The part that makes age feel almost suspicious is how little ceremony there is. No expiry dates. No subkeys. No signing keys vs encryption keys. No key servers. No web of trust. No revocation certificates you need to publish and hope someone fetches.

Your identity is a file. You protect it the same way you protect your SSH private key. If you lose it, your encrypted data is gone — just like with any encryption system, honestly, though GPG does a good job of making this feel extra scary.
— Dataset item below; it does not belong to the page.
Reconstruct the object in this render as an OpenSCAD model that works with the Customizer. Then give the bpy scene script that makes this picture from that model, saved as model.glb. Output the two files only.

For team key distribution, the pattern is: share age public keys the same way you share SSH public keys. Put them in your dotfiles repo. Share them in Slack. Post them on your GitHub profile. They’re public keys. You don’t need a keyserver because they’re just 64-character strings.

If you want revocation, stop using the old key and rotate to a new one. Re-encrypt your secrets to the new key. That’s the whole story.

Quick Reference

# Generate identity
age-keygen -o ~/.config/age/identity.txt

# Encrypt to recipient
age -r <pubkey> file.txt > file.txt.age

# Encrypt to SSH pubkey
age -r "$(cat ~/.ssh/id_ed25519.pub)" file.txt > file.txt.age

# Encrypt to multiple recipients
age -r <pubkey1> -r <pubkey2> file.txt > file.txt.age

# Encrypt with passphrase
age -p file.txt > file.txt.age

# Decrypt
age -d -i ~/.config/age/identity.txt file.txt.age > file.txt

# Encrypt from GitHub SSH keys
age -R <(curl -s https://github.com/username.keys) file.txt > file.txt.age

# sops: encrypt file in place
SOPS_AGE_KEY_FILE=~/.config/age/identity.txt sops -e -i secrets.yaml

# sops: decrypt to stdout
SOPS_AGE_KEY_FILE=~/.config/age/identity.txt sops -d secrets.yaml

The Decision Rule

If someone says “OpenPGP” or “PGP” or “email encryption” or “git signing” — use GPG.

If someone says “encrypt this file” or “store this secret” or “share this token with my team” — use age.

Your 2 AM self dealing with an expired GPG key in a deployment pipeline will appreciate having made this distinction earlier.

Install age. Generate an identity. Add it to your dotfiles. Set up .sops.yaml in your secrets repo. Then only open gpg --help when you genuinely need OpenPGP, which, honestly, is way less often than you think.